You do not have to be a fish or live in water to experience the detrimental effects of atrazine. Atrazine works as an endocrine disruptor in mammals. In human cells, it was found to act on SF-1, a human transcription factor involved in the the function of multiple endocrine glands as well as sex determination. Atrazine’s endocrine disruption, among other things, has been linked to an increase in testosterone’s conversion to estrogen in humans.
It should come as no surprise, then, that atrazine has been linked to other health defects. Current research explores its link to cancer as well as abnormal genital development. It is worth noting that due to ethical concerns, much of the research conducted on atrazine’s effects has been done on rats and not humans.
Corn growers, though, are not too concerned with the chemical’s continued use. Gary Marshall, CEO of the Missouri Corn Growers Association was quoted in a 2020 article as saying, “these products [triazine herbicides] are the most heavily researched compounds in the history of crop production and are among the safest to use for the environment, human safety and for the safety of aquatic life.” Gary Marshall also does work for the Triazine Network, which promotes the use of atrazine and other such chemicals.

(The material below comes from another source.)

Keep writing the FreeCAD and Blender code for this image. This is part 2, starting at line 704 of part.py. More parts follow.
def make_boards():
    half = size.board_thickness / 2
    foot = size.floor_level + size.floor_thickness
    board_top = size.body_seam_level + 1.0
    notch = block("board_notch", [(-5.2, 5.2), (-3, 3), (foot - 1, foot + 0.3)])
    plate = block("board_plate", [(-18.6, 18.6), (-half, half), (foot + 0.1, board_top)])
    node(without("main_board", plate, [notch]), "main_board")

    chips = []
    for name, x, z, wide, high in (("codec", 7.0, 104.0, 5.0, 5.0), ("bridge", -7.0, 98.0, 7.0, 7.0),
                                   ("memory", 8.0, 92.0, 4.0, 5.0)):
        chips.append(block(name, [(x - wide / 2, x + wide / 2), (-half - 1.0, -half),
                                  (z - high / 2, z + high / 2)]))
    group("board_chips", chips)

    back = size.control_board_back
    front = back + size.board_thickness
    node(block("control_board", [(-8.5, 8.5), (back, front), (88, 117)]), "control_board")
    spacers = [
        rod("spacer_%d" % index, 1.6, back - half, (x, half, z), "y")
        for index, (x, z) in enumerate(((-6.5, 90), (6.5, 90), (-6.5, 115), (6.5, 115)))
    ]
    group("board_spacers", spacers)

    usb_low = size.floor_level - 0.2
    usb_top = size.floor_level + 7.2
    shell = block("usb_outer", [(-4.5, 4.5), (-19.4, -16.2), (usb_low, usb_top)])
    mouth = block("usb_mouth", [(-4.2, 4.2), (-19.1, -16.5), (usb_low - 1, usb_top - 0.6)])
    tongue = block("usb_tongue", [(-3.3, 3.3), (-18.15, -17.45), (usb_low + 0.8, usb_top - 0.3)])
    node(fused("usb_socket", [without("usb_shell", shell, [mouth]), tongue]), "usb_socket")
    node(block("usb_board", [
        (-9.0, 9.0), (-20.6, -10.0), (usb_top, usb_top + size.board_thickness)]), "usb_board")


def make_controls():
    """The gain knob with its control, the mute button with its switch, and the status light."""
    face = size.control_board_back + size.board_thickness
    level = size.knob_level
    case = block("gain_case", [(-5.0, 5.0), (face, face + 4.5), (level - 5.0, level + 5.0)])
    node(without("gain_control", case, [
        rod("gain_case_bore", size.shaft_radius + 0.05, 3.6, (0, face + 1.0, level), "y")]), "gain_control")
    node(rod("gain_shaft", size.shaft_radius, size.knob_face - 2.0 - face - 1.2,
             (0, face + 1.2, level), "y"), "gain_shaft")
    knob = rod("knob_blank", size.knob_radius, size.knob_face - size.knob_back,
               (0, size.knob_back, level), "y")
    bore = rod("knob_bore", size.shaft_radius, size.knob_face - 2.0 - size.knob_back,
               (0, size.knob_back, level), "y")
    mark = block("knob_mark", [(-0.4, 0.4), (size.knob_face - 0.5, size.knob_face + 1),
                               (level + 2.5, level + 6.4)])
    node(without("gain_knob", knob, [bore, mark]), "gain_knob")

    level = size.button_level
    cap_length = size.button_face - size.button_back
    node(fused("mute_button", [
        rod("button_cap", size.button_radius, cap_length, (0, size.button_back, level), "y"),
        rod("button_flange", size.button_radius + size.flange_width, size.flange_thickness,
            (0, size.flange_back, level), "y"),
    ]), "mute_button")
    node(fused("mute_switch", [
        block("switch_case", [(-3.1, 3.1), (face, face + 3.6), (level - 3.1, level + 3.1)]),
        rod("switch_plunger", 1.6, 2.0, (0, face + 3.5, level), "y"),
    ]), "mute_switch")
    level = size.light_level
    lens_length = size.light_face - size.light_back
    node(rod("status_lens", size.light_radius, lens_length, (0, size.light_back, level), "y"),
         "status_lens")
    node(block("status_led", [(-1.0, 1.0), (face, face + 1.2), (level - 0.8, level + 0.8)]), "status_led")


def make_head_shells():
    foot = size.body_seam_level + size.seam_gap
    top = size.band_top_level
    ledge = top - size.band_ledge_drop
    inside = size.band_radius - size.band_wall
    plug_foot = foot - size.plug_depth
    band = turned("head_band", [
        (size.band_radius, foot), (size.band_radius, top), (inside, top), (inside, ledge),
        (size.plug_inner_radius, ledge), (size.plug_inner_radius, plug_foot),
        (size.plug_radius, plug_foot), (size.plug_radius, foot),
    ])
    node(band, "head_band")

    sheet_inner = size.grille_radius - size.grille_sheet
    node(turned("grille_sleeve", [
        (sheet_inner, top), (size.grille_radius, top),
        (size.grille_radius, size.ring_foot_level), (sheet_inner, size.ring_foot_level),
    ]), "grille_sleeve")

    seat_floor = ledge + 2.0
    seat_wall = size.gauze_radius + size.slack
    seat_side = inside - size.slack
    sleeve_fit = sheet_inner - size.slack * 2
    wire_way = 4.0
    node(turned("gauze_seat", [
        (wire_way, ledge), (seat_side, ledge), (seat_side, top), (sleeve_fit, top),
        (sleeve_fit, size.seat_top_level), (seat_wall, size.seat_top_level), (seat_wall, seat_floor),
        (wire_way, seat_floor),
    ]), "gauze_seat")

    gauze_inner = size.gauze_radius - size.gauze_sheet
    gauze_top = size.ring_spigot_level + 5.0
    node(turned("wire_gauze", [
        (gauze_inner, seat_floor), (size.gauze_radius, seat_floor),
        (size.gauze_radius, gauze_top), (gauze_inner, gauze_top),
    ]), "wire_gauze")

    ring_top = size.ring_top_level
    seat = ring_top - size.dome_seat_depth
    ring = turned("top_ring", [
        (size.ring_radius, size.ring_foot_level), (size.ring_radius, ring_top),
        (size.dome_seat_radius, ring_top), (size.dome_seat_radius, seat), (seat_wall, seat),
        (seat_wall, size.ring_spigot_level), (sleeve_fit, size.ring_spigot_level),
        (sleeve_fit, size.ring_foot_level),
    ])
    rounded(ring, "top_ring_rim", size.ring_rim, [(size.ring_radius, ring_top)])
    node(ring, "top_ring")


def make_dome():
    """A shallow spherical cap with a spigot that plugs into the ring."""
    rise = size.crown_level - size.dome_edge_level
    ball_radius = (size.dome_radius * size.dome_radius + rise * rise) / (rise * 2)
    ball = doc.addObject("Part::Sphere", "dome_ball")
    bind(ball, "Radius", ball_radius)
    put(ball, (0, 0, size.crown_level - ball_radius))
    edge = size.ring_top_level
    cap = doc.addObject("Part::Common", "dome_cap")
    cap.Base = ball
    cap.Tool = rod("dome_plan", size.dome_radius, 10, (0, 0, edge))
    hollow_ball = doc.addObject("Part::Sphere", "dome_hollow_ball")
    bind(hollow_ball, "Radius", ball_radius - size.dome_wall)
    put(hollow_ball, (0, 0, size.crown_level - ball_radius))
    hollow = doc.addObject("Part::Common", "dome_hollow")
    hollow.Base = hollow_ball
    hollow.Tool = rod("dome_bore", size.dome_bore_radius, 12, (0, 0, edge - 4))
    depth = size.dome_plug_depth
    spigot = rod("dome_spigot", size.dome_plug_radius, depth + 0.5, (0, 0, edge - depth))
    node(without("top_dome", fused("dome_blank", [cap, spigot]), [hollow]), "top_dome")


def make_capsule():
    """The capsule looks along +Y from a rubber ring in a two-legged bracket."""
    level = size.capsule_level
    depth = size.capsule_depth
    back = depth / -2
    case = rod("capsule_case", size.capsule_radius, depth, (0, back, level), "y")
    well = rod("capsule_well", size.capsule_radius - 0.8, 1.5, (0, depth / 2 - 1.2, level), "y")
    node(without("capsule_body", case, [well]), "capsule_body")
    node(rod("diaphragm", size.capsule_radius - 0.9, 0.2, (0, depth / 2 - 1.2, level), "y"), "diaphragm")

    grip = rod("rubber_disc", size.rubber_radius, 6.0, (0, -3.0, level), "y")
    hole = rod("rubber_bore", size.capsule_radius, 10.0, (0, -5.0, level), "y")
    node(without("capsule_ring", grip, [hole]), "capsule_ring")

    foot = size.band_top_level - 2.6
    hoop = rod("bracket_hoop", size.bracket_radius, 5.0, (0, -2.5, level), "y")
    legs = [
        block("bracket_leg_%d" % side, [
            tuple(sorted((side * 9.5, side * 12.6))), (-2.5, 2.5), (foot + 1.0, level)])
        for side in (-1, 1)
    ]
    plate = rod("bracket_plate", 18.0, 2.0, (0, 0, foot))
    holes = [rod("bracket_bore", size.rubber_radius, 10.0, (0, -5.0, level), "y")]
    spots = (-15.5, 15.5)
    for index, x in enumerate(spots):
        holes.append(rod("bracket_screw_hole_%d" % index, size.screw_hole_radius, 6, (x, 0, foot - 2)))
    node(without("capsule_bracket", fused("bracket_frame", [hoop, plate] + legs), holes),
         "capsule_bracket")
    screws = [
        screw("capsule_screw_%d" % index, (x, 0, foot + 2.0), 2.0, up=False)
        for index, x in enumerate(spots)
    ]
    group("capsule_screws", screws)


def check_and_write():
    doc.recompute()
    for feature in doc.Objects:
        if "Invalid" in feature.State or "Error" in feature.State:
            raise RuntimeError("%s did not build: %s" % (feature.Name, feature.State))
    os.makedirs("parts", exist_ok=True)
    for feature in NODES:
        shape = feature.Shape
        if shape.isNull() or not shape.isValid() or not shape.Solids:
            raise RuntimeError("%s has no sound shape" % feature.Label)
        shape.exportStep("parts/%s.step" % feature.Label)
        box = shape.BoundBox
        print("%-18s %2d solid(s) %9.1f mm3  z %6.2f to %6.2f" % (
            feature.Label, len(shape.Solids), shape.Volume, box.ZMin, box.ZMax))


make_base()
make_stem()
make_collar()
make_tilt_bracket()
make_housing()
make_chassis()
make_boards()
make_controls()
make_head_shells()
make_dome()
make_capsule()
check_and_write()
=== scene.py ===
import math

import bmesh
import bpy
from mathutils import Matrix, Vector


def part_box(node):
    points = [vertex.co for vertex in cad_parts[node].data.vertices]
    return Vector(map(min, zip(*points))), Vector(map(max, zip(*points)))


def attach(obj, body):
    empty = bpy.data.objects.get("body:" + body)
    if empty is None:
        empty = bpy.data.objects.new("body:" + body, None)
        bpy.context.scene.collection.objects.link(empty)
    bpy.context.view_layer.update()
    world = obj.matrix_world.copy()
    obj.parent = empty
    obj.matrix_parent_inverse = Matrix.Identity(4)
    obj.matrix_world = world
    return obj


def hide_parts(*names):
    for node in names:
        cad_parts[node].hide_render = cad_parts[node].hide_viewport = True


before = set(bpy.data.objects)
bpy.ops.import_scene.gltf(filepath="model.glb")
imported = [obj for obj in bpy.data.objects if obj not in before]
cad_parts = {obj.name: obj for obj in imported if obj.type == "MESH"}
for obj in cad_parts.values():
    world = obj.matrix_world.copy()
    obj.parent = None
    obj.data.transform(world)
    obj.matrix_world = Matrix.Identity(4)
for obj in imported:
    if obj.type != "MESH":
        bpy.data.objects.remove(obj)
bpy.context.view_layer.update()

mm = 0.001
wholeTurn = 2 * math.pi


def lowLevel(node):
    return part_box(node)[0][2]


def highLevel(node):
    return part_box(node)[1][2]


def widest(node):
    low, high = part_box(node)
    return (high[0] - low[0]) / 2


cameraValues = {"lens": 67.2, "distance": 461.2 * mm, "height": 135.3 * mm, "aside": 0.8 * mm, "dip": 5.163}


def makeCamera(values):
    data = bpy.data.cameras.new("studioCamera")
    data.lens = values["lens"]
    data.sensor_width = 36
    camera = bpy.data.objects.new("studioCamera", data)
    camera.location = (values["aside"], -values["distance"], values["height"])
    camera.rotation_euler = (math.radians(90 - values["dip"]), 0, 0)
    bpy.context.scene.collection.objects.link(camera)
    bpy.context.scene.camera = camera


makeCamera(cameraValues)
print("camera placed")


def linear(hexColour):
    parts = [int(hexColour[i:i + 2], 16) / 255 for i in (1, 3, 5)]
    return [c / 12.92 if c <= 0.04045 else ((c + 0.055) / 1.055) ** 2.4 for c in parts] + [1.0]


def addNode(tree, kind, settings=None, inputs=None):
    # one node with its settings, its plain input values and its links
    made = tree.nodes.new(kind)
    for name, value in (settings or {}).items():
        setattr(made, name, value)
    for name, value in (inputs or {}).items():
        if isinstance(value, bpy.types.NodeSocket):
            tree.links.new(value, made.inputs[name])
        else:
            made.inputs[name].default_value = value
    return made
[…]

Personally, my family has successfully grown corn on our farm for years without ever using atrazine. Atrazine’s continued use in the U.S. flies in the face of the science that proves its detrimental effects on our endocrine function, it harms our aquatic ecosystems, and it has a significant cost on taxpayers across the Midwest. It’s time the EPA, without the help of Syngenta and its army of paid scientists, review the science and determine how safe atrazine really is.